Ich würde sagen, die größte Veränderung ist das Umdenken: die Perspektive desjenigen einzunehmen, den man gewinnen möchte und sich auf die neue Ehrenamtswelt einzustellen und einzulassen. Es sind die vielen kleinen Dinge, die am Ende das große Ganze ausmachen. Das fängt schon bei den Flyern an. Natürlich kann man mit einem Foto von applaudierenden Menschen für die Teilnahme an einem Projektchor werben. Effektiver und viel schöner ist aber doch ein Bild, das die Gemeinschaft des Chores und die Freude am Mitmachen zeigt. Und unabhängig vom Flyer sollte ich als Chormitglied stets drei Argumente für Menschen parat haben, warum sie mit dabei sein sollten. Wenn eine solche Frage in der Kommunikation aufkommt, darf nicht erst lange überlegt werden. Und es sollten tatsächlich drei sein. Zwei sind aus psychologischer Sicht zu wenig, und bei vier wird es schnell unübersichtlich. Und das ganze hilft natürlich auch den Vereinen selbst, wenn es darum geht, kurz und knackig den Kern der Motivation des eigenen Tuns herauszuarbeiten.
Was der Experte rät, wenn es darum geht, neue Mitglieder für den eigenen Chor zu gewinnen.
- Die Perspektive desjenigen einnehmen, den man gewinnen möchte.
- Sich auf die neue Ehrenamtswelt einzulassen und entsprechend darauf zu reagieren.
- Sich während eines Projektes bereits Gedanken über das nächste machen.
- Nicht sofort mit einem Beitrittsformular wedeln.

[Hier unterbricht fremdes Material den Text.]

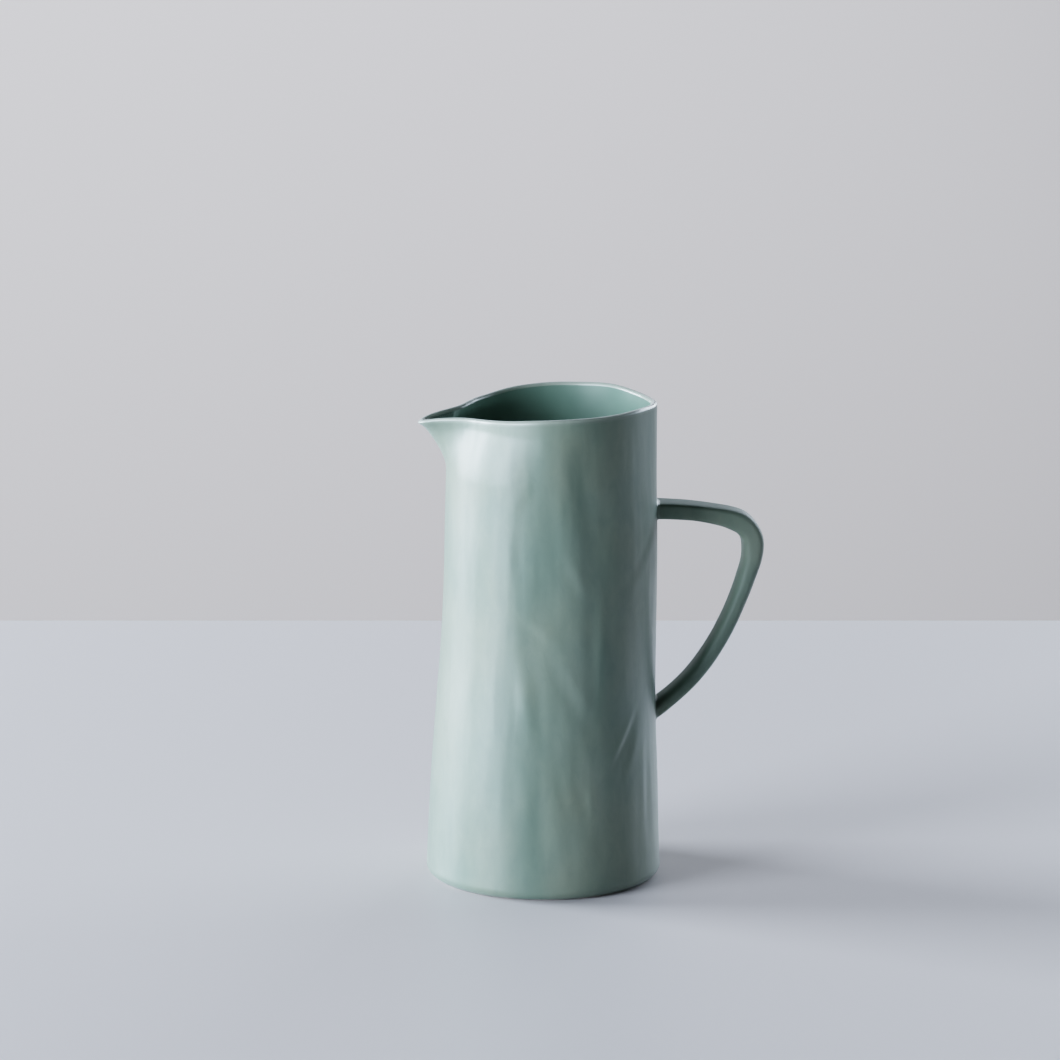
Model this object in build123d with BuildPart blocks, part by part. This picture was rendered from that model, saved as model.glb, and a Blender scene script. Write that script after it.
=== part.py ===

- Den Kern des Vereins herausarbeiten und stets drei Argument parat haben, warum es sich lohnt mit dabei zu sein
- Nicht scheuen, professionelle Hilfe anzunehmen – zumal sie kostenlos ist. Klaus Depenbrock hat für die Vereine zwar keinen Koffer voller Geld, aber einen üppig gefüllten Werkzeugkoffer voller Impulse und Ideen. Seine Aufgabe sieht er vor allem darin, mit den Akteuren und Akteurinnen vor Ort zu schauen, was sie planen oder verändern wollen und dann zu überlegen, wie es sich umsetzen lässt.